Both are critical components to the success or failure of an acquisition, and while the former is the one that gets the most attention by venture capitalists and analysts, the latter has a big impact on the long-term value of the acquisition.
Reasons for signing on the dotted line
Part of what makes acquisitions successful is why companies are willing to be sold in the first place. In the case of public companies buying other public companies, it’s all about money and return on investment to stockholders. Employees, including board members, frequently don’t have the ability to stand in the way of a good offer.
Ironically, public companies buying other public companies are frequently less successful than big EDA companies buying smaller private companies. While EDA requires scale, it doesn’t require the kind of scale that physical manufacturing or consumer electronics does. And in EDA, there are rarely deals that fall apart at the last minute. In fact, the only one that achieved any public recognition in recent years involved Synopsys’ 2004 announcement that it was considering buying Monolithic System, aka MoSys.

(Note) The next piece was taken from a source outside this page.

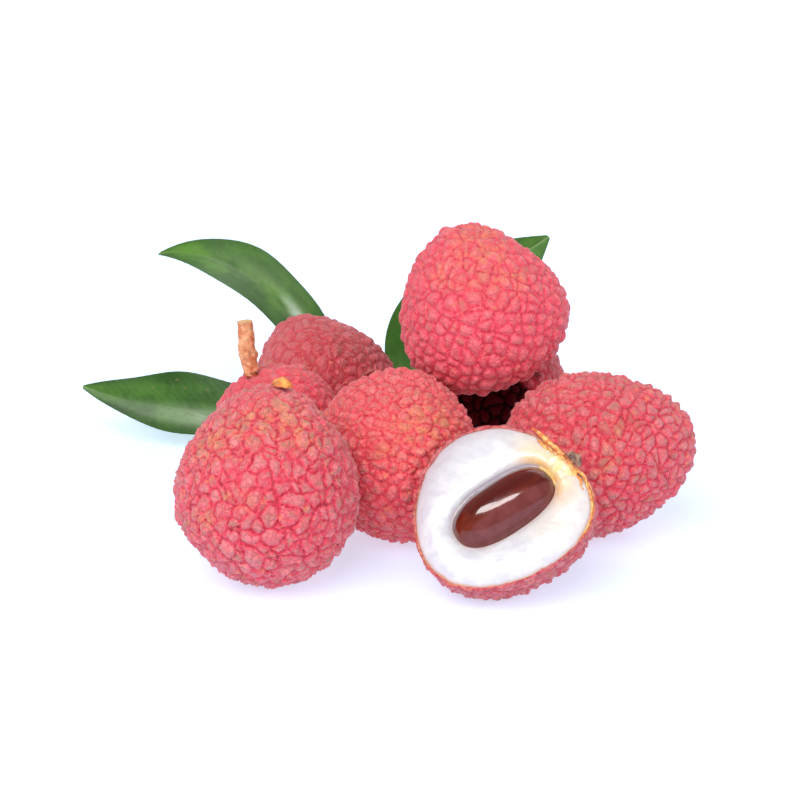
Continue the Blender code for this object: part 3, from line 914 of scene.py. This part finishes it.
class Paint:
    """A material under way.  Values are numbers or sockets, colours triples or sockets.

    What reads a texture or a stored number can end with low, high and, if they aren't
    0 and 1, start and end: the value is then spread as between() does.
    """

    def __init__(self, name):
        self.material = bpy.data.materials.new(name)
        self.material.use_nodes = True
        self.tree = self.material.node_tree
        self.shade = None

    def put(self, socket, value):
        if isinstance(value, bpy.types.NodeSocket):
            self.tree.links.new(value, socket)
        else:
            socket.default_value = value

    def add(self, kind, output, inputs, **settings):
        """The output of a new shader node."""
        made = self.tree.nodes.new("ShaderNode" + kind)
        for key, value in settings.items():
            setattr(made, key, value)
        for key, value in inputs.items():
            self.put(made.inputs[key], value)
        return made.outputs[output]

    def done(self, **inputs):
        """Sets the shader's sockets; a name's underscores stand for spaces."""
        shader = self.tree.nodes["Principled BSDF"]
        for key, value in dict(inputs, Base_Color=self.shade).items():
            self.put(shader.inputs[key.replace("_", " ")], value)
        return self.material

    def mix(self, share, low, high):
        return self.add("Mix", 2, {0: share, 6: linear(low), 7: linear(high)},
                        data_type="RGBA", clamp_factor=True)

    def over(self, tone, *shares):
        """Lays a colour over the shade so far, by the product of some shares."""
        self.shade = self.mix(self.times(*shares), self.shade, tone)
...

After months of due diligence Synopsys decided against the deal. No reason was made public.
Still, in comparison to deals done in the 1990s, the majority of EDA acquisitions these days are a bargain. Prior to 2001, the preferred avenue for EDA investors was an IPO, which jacked up the price of startups. But with the collapse of the IPO market after the dot-com bubble burst, the only remaining exit strategy has been selling companies to one of the Big Three—or to outside companies where there is some synergy, such as the sale of Apache Design to Ansys. In fact, the last EDA company to successfully launch an IPO was Magma Design Automation in 2001. Magma was bought by Synopsys in February 2012.
This isn’t the end of startups. But it has changed the reasons why at least some engineers get involved in EDA startups. Particularly for bootstrapped companies, acquisition or rapid growth isn’t always the goal.

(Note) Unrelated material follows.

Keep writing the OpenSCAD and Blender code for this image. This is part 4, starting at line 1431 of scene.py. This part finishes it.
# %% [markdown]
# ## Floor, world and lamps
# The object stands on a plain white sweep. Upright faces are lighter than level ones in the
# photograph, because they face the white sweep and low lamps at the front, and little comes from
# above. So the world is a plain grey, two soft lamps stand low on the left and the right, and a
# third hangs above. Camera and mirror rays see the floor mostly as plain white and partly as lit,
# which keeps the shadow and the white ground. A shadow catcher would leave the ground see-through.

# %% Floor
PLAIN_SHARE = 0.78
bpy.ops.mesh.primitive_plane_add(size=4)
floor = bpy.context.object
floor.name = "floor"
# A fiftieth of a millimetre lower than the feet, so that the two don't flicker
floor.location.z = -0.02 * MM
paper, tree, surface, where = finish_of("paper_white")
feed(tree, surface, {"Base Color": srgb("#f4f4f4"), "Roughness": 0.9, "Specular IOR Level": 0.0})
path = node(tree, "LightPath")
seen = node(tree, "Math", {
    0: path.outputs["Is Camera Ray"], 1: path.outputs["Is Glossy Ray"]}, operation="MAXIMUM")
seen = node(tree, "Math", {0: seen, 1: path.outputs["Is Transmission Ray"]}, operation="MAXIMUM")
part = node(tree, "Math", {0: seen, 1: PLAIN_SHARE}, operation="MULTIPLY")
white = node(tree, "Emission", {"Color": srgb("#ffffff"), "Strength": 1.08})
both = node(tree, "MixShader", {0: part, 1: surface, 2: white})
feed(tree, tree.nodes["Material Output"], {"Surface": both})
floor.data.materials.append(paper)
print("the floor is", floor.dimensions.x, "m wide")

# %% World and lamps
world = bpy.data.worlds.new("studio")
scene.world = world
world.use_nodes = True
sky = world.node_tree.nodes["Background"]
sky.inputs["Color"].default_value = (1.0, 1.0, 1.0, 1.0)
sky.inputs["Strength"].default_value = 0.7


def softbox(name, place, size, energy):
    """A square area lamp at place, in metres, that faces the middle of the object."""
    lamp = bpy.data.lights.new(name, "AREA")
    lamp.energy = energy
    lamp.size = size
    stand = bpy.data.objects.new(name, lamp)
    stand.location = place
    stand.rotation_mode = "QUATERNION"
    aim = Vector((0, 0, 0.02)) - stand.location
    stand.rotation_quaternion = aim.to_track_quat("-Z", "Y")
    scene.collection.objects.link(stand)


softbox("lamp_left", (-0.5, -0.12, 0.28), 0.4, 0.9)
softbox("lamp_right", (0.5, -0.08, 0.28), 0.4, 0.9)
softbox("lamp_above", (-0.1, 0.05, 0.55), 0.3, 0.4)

“When you take on venture funding, you have a boss and that boss wants you to grow fast,” said Srinath Anantharaman, CEO of Cliosoft. “When you bootstrap, that’s not true. The initial few years are a struggle, for sure. We started as a different company doing consulting services, and the product was a side project. But when we moved to a subscription model, we could guarantee at least 90% of what we were going to make each year.”
That takes the financial burden off the company, and it allows engineering teams to do what they do best—and what they most enjoy. It also removes external deadlines for when new products need to roll out because sometimes those development efforts can be shifted mid-stream to more strategic use of resources.

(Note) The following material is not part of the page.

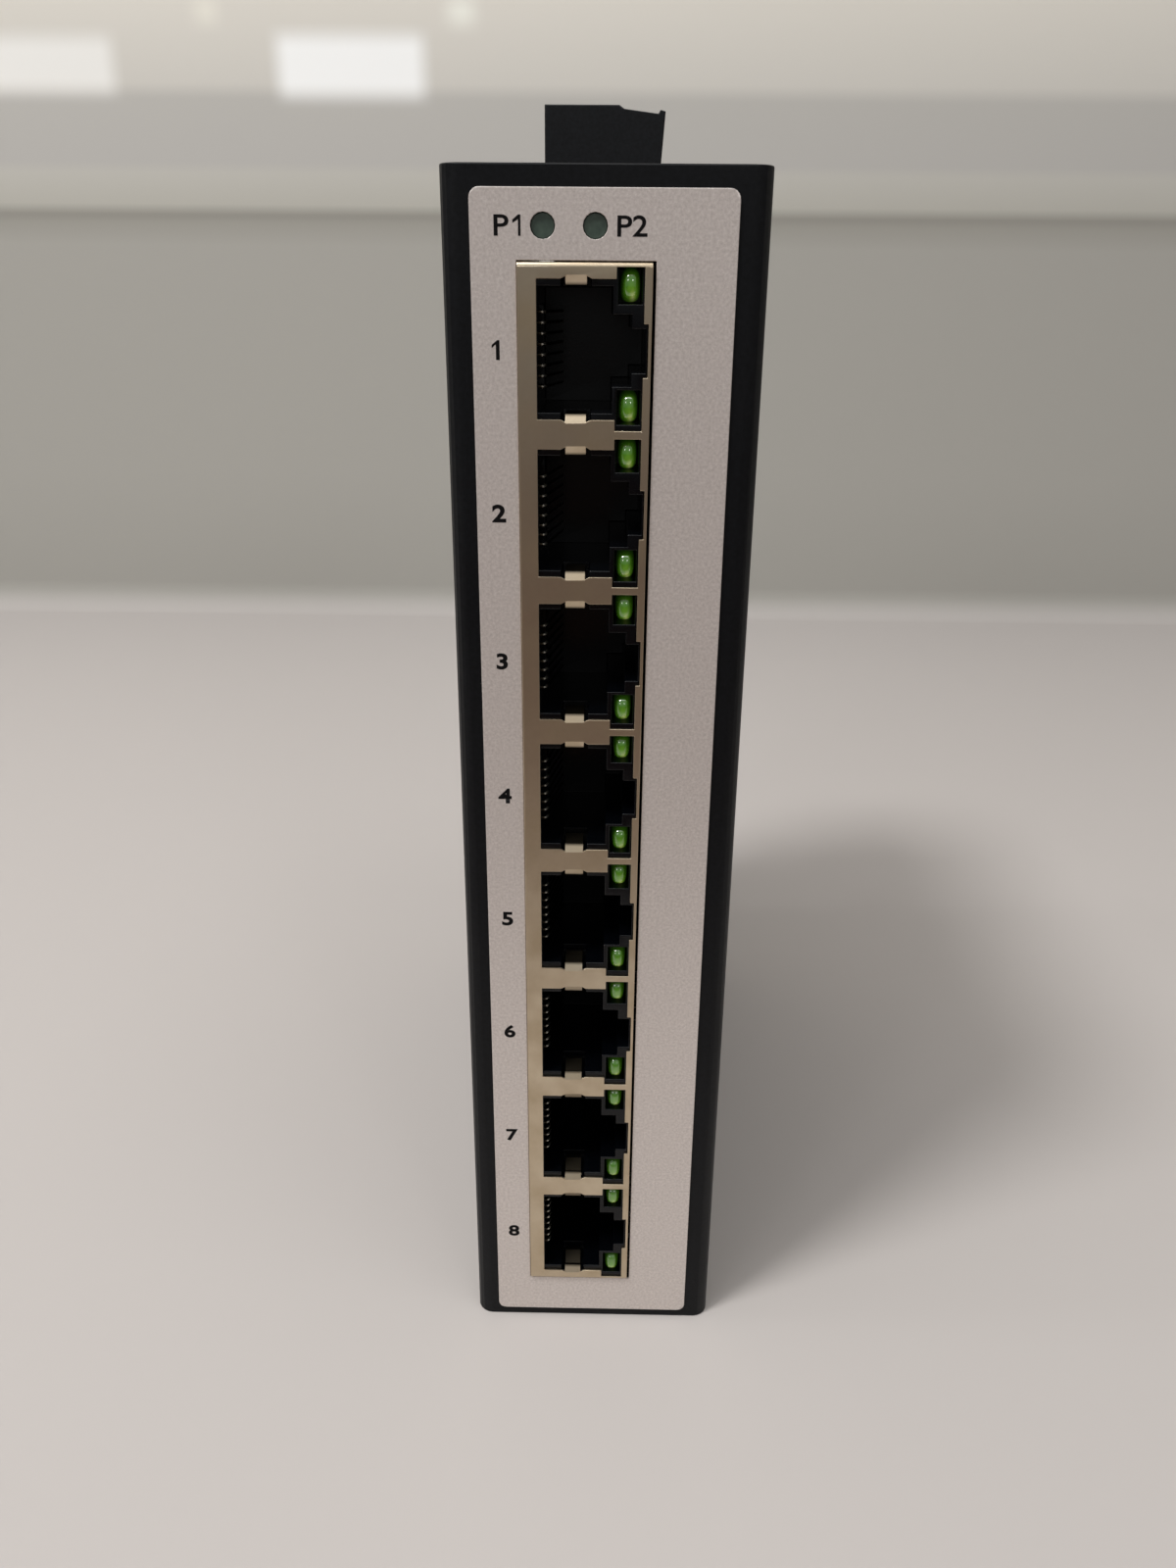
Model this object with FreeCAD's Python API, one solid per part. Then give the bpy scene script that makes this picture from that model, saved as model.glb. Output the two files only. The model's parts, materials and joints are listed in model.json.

“Most startups begin with a hunch that they believe they have something useful,” Anantharaman said. “Steve Jobs did that. We never had an exit strategy, though, because we enjoy what we do. We’ve had no turnover because of that.”
It’s hard to tell how many private startups there are out there with this kind of attitude, but the consensus among investors and other EDA companies is that there are more than you might expect given the lack of activity in the IPO or acquisition world. It doesn’t take a lot of engineers to form an EDA startup, as long as they’re not working in areas such as layout or in direct competition with established companies.
But complexity in design also is taking its toll on the startup community, similar to what has happened to self-automotive repair. Most people stopped doing it when the complexity and cost of entry began increasing.
“In the past you could do a startup with a very narrow solution,” said Andrew Yang, president of Apache Design Inc. “Now, your skill set needs to be bigger and the problem definition has to be very crisp. Opportunities are still out there, but execution is harder.”
Longer waiting periods
How long these startups remain independent is uncertain, too. While most profess to want to stay independent, that isn’t always the outcome when someone dangles a sizeable offer in front of them.
“You’ll see two things happen in the future,” said Jim Hogan, a long-time EDA VC. “One is the creation of strategic companies, which fit very neatly into existing companies. The second is the aggregation of lots of little guys into bigger companies.”
Startups still have a reputation for developing innovative point tools from scratch, but they don’t have mature channels for getting those products sold. The synergy of an established channel, coupled with one or more products that solve very specific problems in design or verification, can be a powerful motivator for startup leaders who historically have turned around after acquisitions and started up new companies. But with less VC capital flowing to startups, the overall number still has dwindled, which is why the acquisition targets of the Big Three EDA vendors are getting larger.
In the past three years Synopsys bought Virage Logic, Magma and Springsoft. In the same period, Cadence bought Denali, Tensilica and Altos Design. Those larger acquisitions also take longer to digest, slowing down the appetite for more acquisitions of any size.
This isn’t necessarily good news for the big established companies, or for engineers looking to dig into interesting and challenging problems. But leaders of the Big Three EDA companies, which have done the bulk of the acquisitions over the past couple decades, still believe there is plenty of opportunity for startups—particularly those that get their funding from angel investors or by bootstrapping it themselves.
“We are in the fastest-moving, deepest part of high tech,” said Aart de Geus, co-chairman and CEO of Synopsys. “This is a meritocracy, so it doesn’t matter where you are. If you move the ball forward, you have an opportunity.”
He said huge opportunities are opening up in artificial intelligence, automotive electrical design, and software at every level. Startups will be needed for that as well as established companies working to build integrated tools and IP. He’s not alone in that perception.
“I favor a lot of startups,” said Wally Rhines, chairman and CEO of Mentor Graphics. “Most of the revenue growth in EDA comes from new problems and new capabilities. We’ve seen that with RTL simulation and place and route, but those are mature problems and they’ve been flat for 10 years. The real growth is new problems. EDA has the advantage of not driving up the costs the way fabless semiconductor companies have driven up costs because you can’t put that many people around a problem.”
Rhines said that where acquisitions go awry is when there is a cultural incompatibility—difference over ethics, for example, will ruin an acquisition—or where a company pays too much or too little.
Conclusions
For an industry that has been built largely through acquisition, though, the shrinking number of acquisition targets raises some interesting questions. EDA’s success with acquisitions is unparalleled, and the question now is what will happen when there are fewer acquisition targets. Can the level of innovation continue at the same pace and for the same cost?
At least part of that may be answered by what happens in semiconductor design. Startups may play a lesser role at 7nm, for example, than with stacked die and IP—or they may play a greater role at older nodes and the Internet of Things. But wherever they appear, the EDA industry certainly will be watching with interest.